Stralis has tested an electric motor mounted to a Beechcraft Bonanza. (Image: Brisbane Airport)

Sustainable aviation firm Stralis has spun up an electric motor on one of its aircraft for the first time, a major step in its ambition to facilitate hydrogen-powered passenger flights by 2026.

The test, conducted at Brisbane Airport, saw Stralis power up a motor on a Beechcraft Bonanza A36-HE platform with an eye to performing an actual hydrogen-electric test flight by the end of the year.
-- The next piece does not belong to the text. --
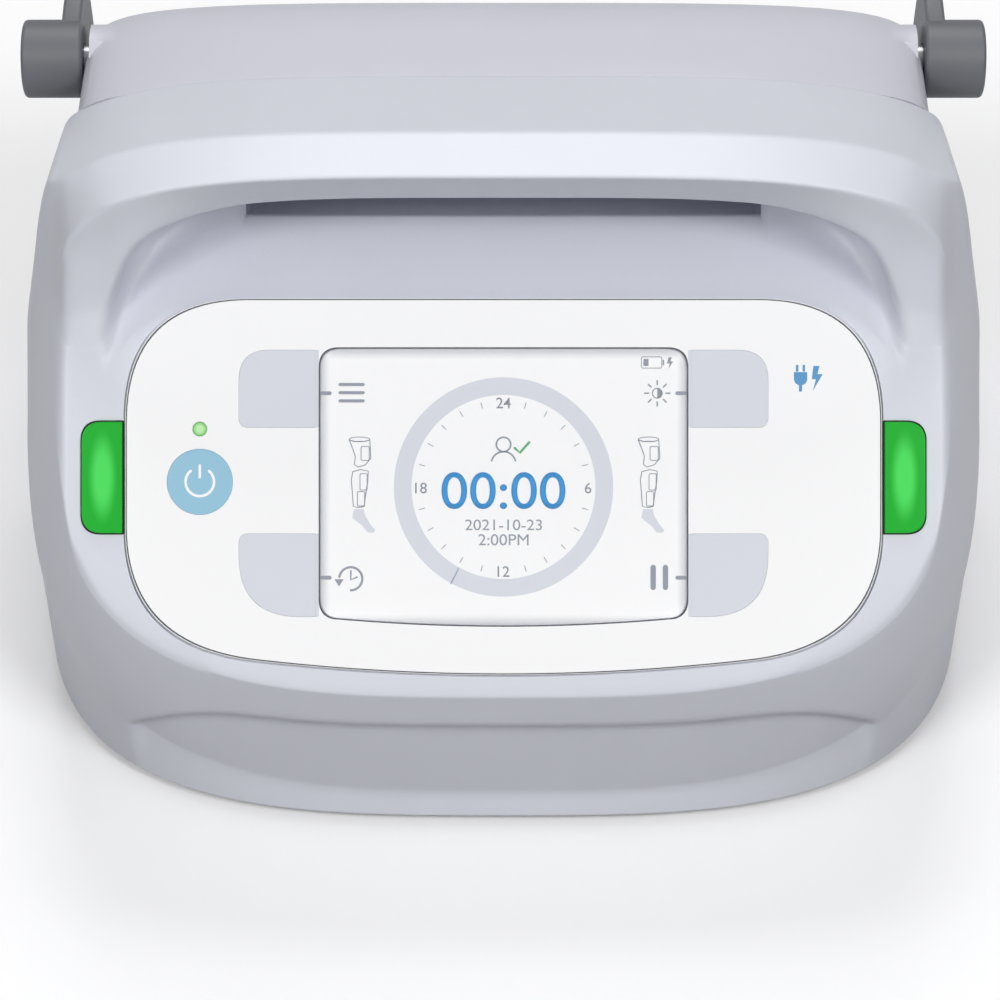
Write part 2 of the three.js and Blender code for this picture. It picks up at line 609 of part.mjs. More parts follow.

It aims to retrofit 15-seat Beechcraft 1900D aircraft for electric passenger flights in two years.

While the Brisbane test motor used power from the electrical grid, Stralis intends to use hydrogen fuel cell technology for its retrofitted planes, which regional airline Skytrans plans to deploy initially on Brisbane–Gladstone flights. The hydrogen-powered planes will emit zero carbon, with the only byproduct being water vapour.

“This successful test marks an unparalleled achievement, not just for Stralis but for the entire Australian aviation sector,” said Bob Criner, co-founder and CEO of Stralis.

“Running an electric motor with a power to weight above 10kW/kg on an aircraft is a crucial milestone that propels us closer to witnessing this test aircraft take to the skies safely later this year.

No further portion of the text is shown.